The move, coupled with drawing up plans for an alternative agency, is an embarrassing about-turn by the Government, which last year praised the service and wanted to expand its responsibilities.
Ministers then wanted to abolish immigrants' rights to free legal advice from independent solicitors and force them to go for help to the Home Office-funded UKIAS. But the proposal was opposed by leading churchmen, lawyers, welfare groups and members of the Lords, who, as well as being concerned at the denial of independent advice, were also anxious about allegations of incompetence, racial power struggles and discrimination within the UKIAS executive.
For its part, UKIAS, under pressure from its fellow immigration organisations, refused the Government's request to take over the legal aid work.
Yesterday, Charles Wardle, a Home Office minister, said it was the continued 'confusion, disorder and disarray' among the UKIAS executive that prompted his decision for a new organisation, not the legal aid issue.
But he declined to give a public undertaking that legal aid would not be abolished if the new organisation set up to replace the UKIAS - which provides advice and legal representation to about 2,000 immigrant families a month - agreed to take on the work.
Feuding within the UKIAS between the Asian-dominated executive and others reached a head last year, leading to the hiving off of UKIAS's refugee and asylum work.
The UKIAS announcement came the day after the European Court opened a loophole in British immigration law, when it declared some restrictions on the foreign spouses of British citizens were unlawful. The ruling meant that couples could avoid Britain's tighter restrictions on entry of foreign partners by living first in another European Comunity country before coming to Britain.
Mr Wardle said he was still considering the judgment, but border controls would ensure that 'bogus marriages' were picked up as they were at the moment.

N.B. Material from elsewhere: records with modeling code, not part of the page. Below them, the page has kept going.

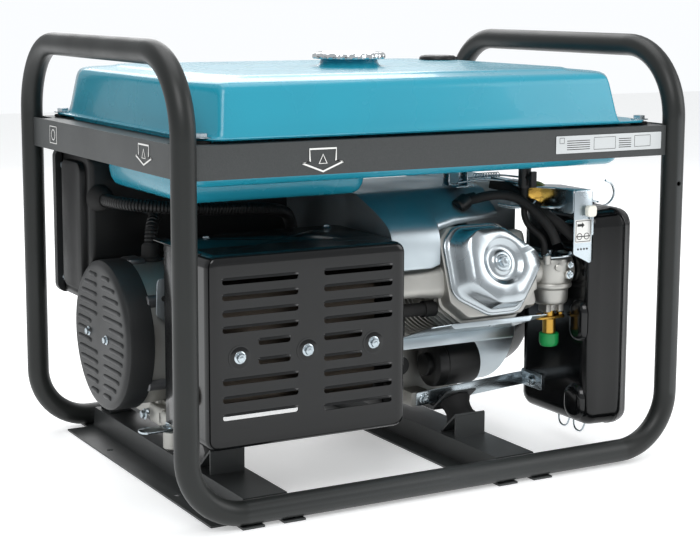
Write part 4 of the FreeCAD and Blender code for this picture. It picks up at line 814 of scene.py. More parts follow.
@dataclass
class TubeFrame:
    """Bent tube loops, tank rails, cross members and rubber mounts."""

    rail_face: float = -249.0
    end_face: float = -334.0

    def build(self) -> None:
        """Make this assembly's finished pieces."""
        self.arrow("rail_arrow", "XZ", (-166.0, 404.0), 1.0, self.rail_face)
        self.arrow("end_arrow", "YZ", (-144.0, 408.0), 0.9, self.end_face)
        self.plate()
        self.end_mark()
        self.rubber_mounts()

    def arrow(self, name: str, plane: str, centre: tuple, scale: float, face: float) -> None:
        """A white outlined arrow pointing down, with a plain triangle inside it.

        Args:
            name: the piece's name.
            plane: XZ or YZ.
            centre: its middle on that plane.
            scale: its size against 52 millimetres across.
            face: the level of the surface it is printed on.
        """
        x, z = centre
        shape = [(0, -14), (26, -4), (17, -1), (17, 13), (-17, 13), (-17, -1), (-26, -4)]
        outer = [(x + u * scale, z + v * scale) for u, v in shape]
        inner = inset(outer, 2.0)
        white = Form().loft([onto(plane, outer, face), onto(plane, outer, face - 0.15),
                             onto(plane, inner, face - 0.15), onto(plane, inner, face)], (False, False))
        triangle = [(x - 5.5, z - 4.5), (x + 5.5, z - 4.5), (x, z + 6.5)]
        white.loft([onto(plane, triangle, face), onto(plane, triangle, face - 0.15),
                    onto(plane, inset(triangle, 1.4), face - 0.15),
                    onto(plane, inset(triangle, 1.4), face)], (False, False))
        fit(name, white, LABEL_WHITE)

    def plate(self) -> None:
        """A foil data plate with blank fields."""
        face = self.rail_face
        foil = Form().slab("XZ", rect((149, 396), (309, 417), 1.0, 3), face - 0.4, face, 0.1)
        fit("data_plate", foil, LABEL_SILVER)
        lines = Form()
        for low, high in (((205, 399), (238, 414)), ((267, 400), (292, 414)), ((154, 408), (161, 415))):
            outline = rect(low, high, 0.6, 3)
            lines.loft([onto("XZ", outline, face - 0.4), onto("XZ", outline, face - 0.5),
                        onto("XZ", inset(outline, 0.5), face - 0.5)], (False, False))
        for row in range(5):
            level = 400 + row * 2.6
            lines.block((165, face - 0.5, level), (199, face - 0.38, level + 0.9), 0.05)
            lines.block((243, face - 0.5, level), (262, face - 0.38, level + 0.9), 0.05)
        fit("data_plate_fields", lines, BLACK_PRINT_AND_SHADE)

    def end_mark(self) -> None:
        """A small framed mark on the left rail."""
        outline = rect((142, 396), (168, 418), 0.6, 3)
        mark = Form().loft([onto("YZ", outline, self.end_face), onto("YZ", outline, self.end_face
                                                                     - 0.15),
                            onto("YZ", inset(outline, 1.0), self.end_face - 0.15)], (False, False))
        mark.loft([onto("YZ", circle((155, 407), 7), self.end_face),
                   onto("YZ", circle((155, 407), 7), self.end_face - 0.15),
                   onto("YZ", circle((155, 407), 5.8), self.end_face - 0.15)], (False, False))
        fit("end_rail_mark", mark, LABEL_WHITE)

    def rubber_mounts(self) -> None:
        """Waisted rubber blocks, one under each corner of the machine."""
        profile = [(18.5, -15), (20, -14), (20, -11), (17.6, -7), (16.8, 0), (17.6, 7), (20, 11),
                   (20, 14), (18.5, 15)]
        blocks = Form()
        for across in (-230.0, 110.0):
            for side in (-1, 1):
                lean = math.radians(40 * side)
                way = Vector((0, -math.sin(lean), math.cos(lean)))
                blocks.lathe(profile, Vector((across, 45.0 + side * 150.0, 55.6)), way, 40)
        fit("rubber_blocks", blocks, RUBBER, stands_for=("rubber_mounts",))

    def dress(self) -> None:
        """Give the CAD nodes that stay on show their finish."""
        dress(FRAME_PAINT, "frame_loop_left", "frame_loop_right", "cross_members")
        dress(RAIL_PAINT, "tank_rails")
        dress(FRAME_PAINT, "support_brackets")
        dress(ZINC, "hex_bolts")


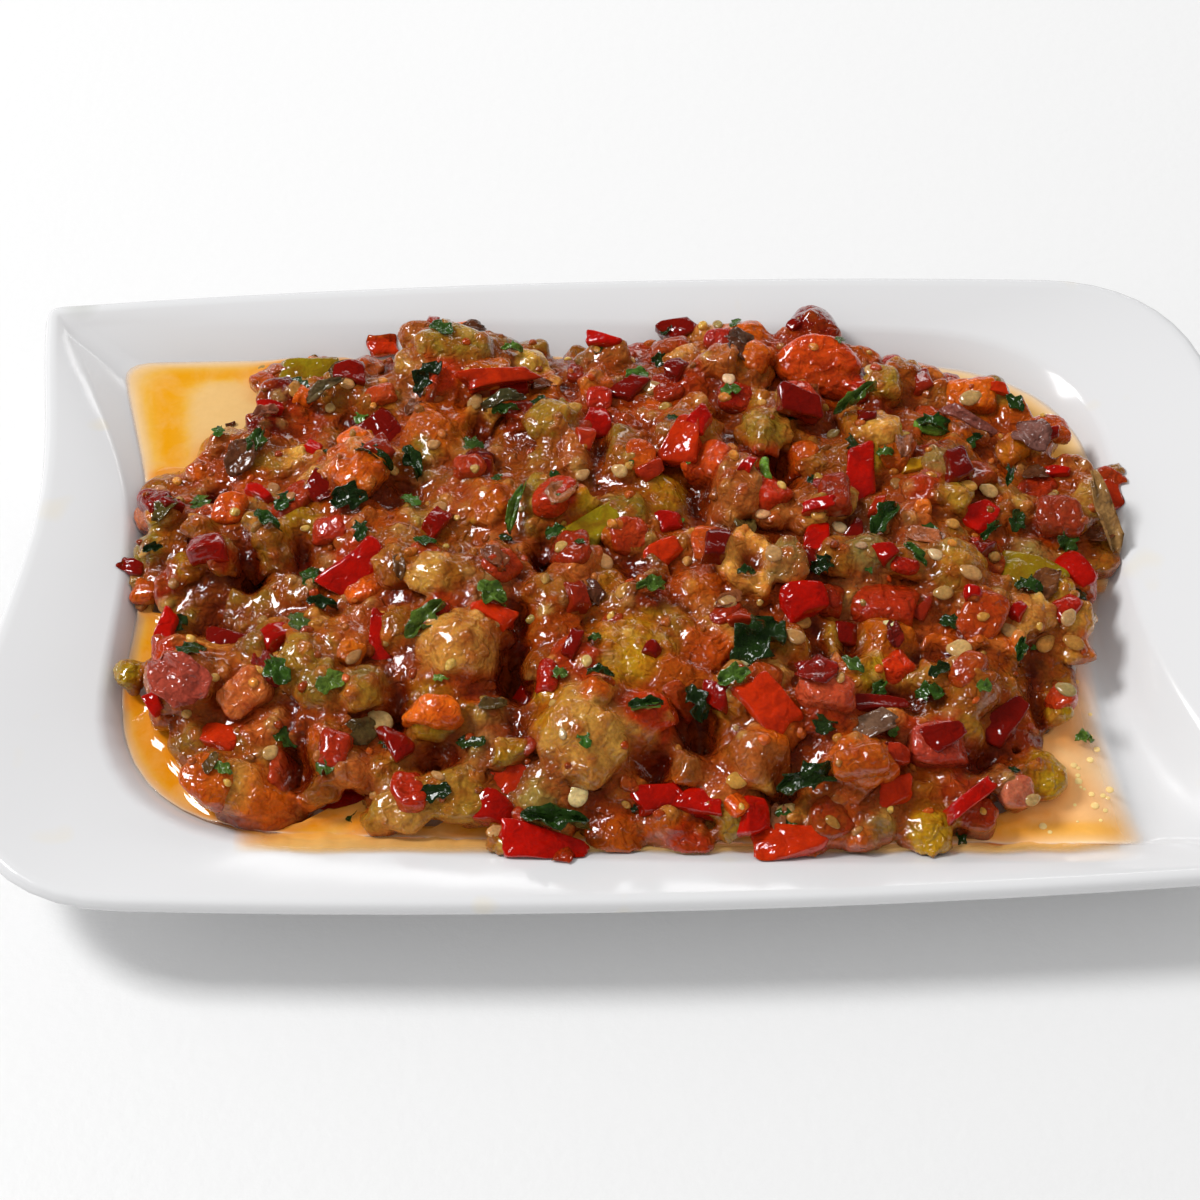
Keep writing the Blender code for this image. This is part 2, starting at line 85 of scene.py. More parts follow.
camera_data = bpy.data.cameras.new("camera")
camera_data.lens, camera_data.sensor_width = LENS_MM, SENSOR_MM
camera = bpy.data.objects.new("camera", camera_data)
camera.matrix_world = Matrix((cam_right, cam_up, cam_back)).transposed().to_4x4()
camera.matrix_world.translation = CAMERA_PLACE
scene.collection.objects.link(camera)
scene.camera = camera


def photo_ray(u, v):
    """The direction from the camera through a pixel of the photo."""
    across = (u / PHOTO_SIDE - 0.5) * SENSOR_MM / LENS_MM
    up = (0.5 - v / PHOTO_SIDE) * SENSOR_MM / LENS_MM
    return (cam_right * across + cam_up * up - cam_back).normalized()


print("camera at", [round(x, 3) for x in CAMERA_PLACE])

# %% [markdown]
# ## Helpers for colours and nodes
# Colours are picked as they look on a screen and turned into linear light, which is what a shader
# wants. A tiny helper adds a node with its values in one line, so that each material stays short.

# %% Colours and nodes
def linear(colour, alpha=1.0):
    """A screen colour, 0 to 255, as linear light."""
    parts = [c / 255.0 for c in colour]
    return tuple(c / 12.92 if c <= 0.04045 else ((c + 0.055) / 1.055) ** 2.4
                 for c in parts) + (alpha,)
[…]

Members of the UKIAS executive were called into the Home Office yesterday morning to be told their funding was to end. Mr Wardle said it had been given several months to 'put its house in order'. But reports of its last meeting were that it ended in utter chaos and had failed to come up with the wider respresentation sought by the Government. Ministers hope the new body will be able to take over the UKIAS's 80 advisory and support staff, which Mr Wardle said had continued to perform well despite the executive's problems. They also hope the UKIAS will make available its files and premises in London, Birmingham, Leeds, Manchester, Cardiff, Glasgow, and at Gatwick, Heathrow and the Harmondsworth immigration detention centre in west London.
An independent planning group chaired by Humfrey Malins, a solicitor and former MP, is to draw up proposals for the new unit, which the Government hopes will be operative by the end of the year.
Alistair Darling, Labour's immigration spokesman, said that few people would be surprised at the decision.
'It is imperative that the Government puts in place an alternative structure which will provide free and impartial advice to all those who seek to negotiate the complexities of immigration and nationality rules,' he said.